- **TASK GOAL**:
Give back the exact lines spanning from the line with "base_shell();" to the line with "bpy.context.view_layer.update()", with both of those lines included and no others.
══════════════════════════════
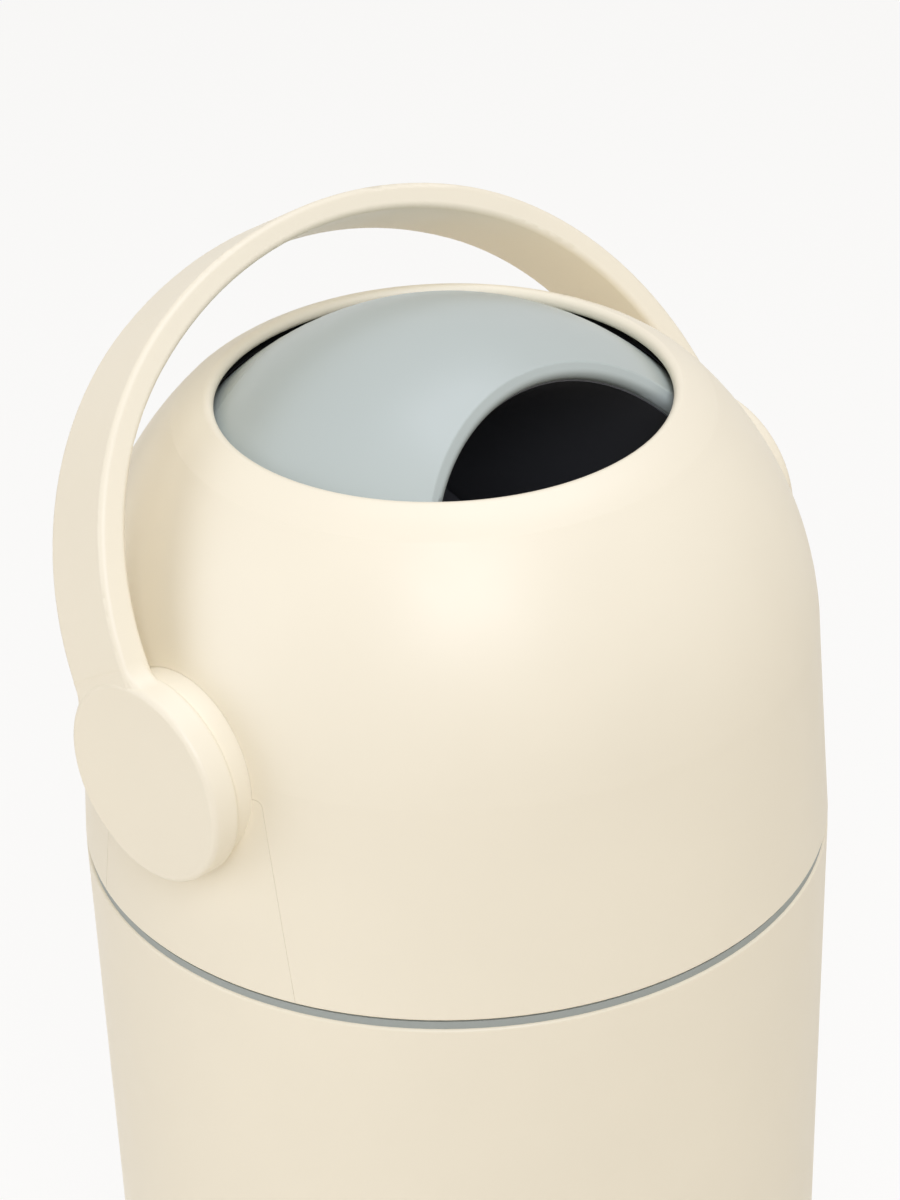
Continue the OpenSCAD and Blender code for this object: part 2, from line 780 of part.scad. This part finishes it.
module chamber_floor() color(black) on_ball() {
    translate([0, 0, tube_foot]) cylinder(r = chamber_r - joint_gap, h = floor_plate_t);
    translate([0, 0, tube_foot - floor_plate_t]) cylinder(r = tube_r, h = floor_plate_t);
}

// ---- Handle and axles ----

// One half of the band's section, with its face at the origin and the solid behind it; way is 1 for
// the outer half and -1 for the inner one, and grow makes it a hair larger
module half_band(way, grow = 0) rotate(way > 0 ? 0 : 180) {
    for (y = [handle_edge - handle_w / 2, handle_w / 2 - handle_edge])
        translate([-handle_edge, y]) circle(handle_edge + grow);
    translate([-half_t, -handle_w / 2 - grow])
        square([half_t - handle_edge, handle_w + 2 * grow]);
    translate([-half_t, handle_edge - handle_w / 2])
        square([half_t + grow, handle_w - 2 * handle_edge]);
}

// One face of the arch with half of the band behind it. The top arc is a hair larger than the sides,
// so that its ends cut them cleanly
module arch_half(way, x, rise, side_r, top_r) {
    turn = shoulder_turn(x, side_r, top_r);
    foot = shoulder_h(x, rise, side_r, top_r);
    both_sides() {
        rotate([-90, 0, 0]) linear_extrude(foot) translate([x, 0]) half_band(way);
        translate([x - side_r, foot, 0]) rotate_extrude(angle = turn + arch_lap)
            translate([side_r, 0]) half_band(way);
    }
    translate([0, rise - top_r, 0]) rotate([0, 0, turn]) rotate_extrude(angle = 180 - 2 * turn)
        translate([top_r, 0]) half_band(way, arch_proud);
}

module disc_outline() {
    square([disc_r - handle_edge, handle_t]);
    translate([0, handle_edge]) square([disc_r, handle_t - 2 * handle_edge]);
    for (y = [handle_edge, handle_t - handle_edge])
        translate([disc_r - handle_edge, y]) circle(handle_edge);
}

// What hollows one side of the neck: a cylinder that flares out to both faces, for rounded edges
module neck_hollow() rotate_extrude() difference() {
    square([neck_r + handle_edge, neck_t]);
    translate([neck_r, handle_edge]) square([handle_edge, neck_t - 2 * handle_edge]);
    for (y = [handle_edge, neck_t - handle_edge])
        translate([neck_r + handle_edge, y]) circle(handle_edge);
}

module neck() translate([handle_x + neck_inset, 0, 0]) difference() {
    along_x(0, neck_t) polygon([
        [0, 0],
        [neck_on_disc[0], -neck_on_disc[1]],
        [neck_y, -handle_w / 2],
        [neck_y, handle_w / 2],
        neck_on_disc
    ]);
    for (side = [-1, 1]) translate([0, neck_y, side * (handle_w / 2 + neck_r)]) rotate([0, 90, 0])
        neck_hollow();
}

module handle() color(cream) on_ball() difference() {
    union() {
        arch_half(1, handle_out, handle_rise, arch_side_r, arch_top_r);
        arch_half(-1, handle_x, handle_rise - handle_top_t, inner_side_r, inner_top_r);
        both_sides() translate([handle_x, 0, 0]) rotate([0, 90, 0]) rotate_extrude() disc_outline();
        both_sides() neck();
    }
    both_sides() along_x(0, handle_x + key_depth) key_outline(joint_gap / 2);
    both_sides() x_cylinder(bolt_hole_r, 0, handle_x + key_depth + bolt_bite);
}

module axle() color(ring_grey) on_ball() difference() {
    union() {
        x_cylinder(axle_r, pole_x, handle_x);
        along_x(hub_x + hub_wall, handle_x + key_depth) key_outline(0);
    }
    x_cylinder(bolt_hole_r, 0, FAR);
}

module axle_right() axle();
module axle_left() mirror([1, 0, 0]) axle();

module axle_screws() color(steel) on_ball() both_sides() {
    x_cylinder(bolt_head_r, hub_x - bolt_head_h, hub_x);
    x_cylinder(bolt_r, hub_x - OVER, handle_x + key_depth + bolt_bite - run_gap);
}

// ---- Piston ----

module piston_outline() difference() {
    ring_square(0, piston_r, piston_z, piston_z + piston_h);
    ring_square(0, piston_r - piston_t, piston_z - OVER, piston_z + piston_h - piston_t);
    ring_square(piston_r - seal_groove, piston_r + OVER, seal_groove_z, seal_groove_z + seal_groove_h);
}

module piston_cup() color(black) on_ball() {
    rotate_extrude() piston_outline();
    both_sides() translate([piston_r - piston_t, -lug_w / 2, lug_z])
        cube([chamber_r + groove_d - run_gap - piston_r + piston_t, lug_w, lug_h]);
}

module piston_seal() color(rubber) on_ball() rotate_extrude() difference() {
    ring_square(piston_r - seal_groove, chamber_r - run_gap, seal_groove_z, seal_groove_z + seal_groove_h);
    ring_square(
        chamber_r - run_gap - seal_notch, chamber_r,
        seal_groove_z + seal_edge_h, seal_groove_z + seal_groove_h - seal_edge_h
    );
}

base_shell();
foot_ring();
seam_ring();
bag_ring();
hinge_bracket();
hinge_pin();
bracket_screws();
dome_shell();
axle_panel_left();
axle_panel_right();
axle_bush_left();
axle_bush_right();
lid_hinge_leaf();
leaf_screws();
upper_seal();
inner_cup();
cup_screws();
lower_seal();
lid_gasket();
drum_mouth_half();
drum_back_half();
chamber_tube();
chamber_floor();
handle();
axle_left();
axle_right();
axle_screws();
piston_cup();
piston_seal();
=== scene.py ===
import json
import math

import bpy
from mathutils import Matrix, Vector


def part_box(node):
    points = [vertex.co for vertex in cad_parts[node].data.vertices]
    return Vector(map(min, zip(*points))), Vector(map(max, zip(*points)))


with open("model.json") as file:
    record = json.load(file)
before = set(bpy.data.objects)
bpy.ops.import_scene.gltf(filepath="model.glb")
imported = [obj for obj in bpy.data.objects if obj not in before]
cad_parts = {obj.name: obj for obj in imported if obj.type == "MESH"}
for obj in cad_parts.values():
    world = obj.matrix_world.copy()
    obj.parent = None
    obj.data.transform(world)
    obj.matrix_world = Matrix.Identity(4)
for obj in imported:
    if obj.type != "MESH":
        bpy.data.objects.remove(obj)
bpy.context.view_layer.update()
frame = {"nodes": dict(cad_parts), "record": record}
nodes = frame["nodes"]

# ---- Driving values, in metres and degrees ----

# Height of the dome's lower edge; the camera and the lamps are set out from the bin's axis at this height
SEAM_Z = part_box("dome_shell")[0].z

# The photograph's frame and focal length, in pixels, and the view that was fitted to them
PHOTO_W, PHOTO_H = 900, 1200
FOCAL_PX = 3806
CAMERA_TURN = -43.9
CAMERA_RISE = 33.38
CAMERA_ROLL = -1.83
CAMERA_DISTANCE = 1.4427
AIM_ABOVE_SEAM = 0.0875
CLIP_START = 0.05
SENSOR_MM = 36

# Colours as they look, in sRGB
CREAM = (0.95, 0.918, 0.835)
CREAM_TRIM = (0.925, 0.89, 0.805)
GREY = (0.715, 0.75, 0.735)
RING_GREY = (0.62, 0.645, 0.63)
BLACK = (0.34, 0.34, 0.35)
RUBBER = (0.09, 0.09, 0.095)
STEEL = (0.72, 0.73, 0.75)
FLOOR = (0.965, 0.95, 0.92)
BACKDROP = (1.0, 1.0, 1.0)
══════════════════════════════
- **SOLUTION TO THE PROBLEM**:
base_shell();
foot_ring();
seam_ring();
bag_ring();
hinge_bracket();
hinge_pin();
bracket_screws();
dome_shell();
axle_panel_left();
axle_panel_right();
axle_bush_left();
axle_bush_right();
lid_hinge_leaf();
leaf_screws();
upper_seal();
inner_cup();
cup_screws();
lower_seal();
lid_gasket();
drum_mouth_half();
drum_back_half();
chamber_tube();
chamber_floor();
handle();
axle_left();
axle_right();
axle_screws();
piston_cup();
piston_seal();
=== scene.py ===
import json
import math

import bpy
from mathutils import Matrix, Vector


def part_box(node):
    points = [vertex.co for vertex in cad_parts[node].data.vertices]
    return Vector(map(min, zip(*points))), Vector(map(max, zip(*points)))


with open("model.json") as file:
    record = json.load(file)
before = set(bpy.data.objects)
bpy.ops.import_scene.gltf(filepath="model.glb")
imported = [obj for obj in bpy.data.objects if obj not in before]
cad_parts = {obj.name: obj for obj in imported if obj.type == "MESH"}
for obj in cad_parts.values():
    world = obj.matrix_world.copy()
    obj.parent = None
    obj.data.transform(world)
    obj.matrix_world = Matrix.Identity(4)
for obj in imported:
    if obj.type != "MESH":
        bpy.data.objects.remove(obj)
bpy.context.view_layer.update()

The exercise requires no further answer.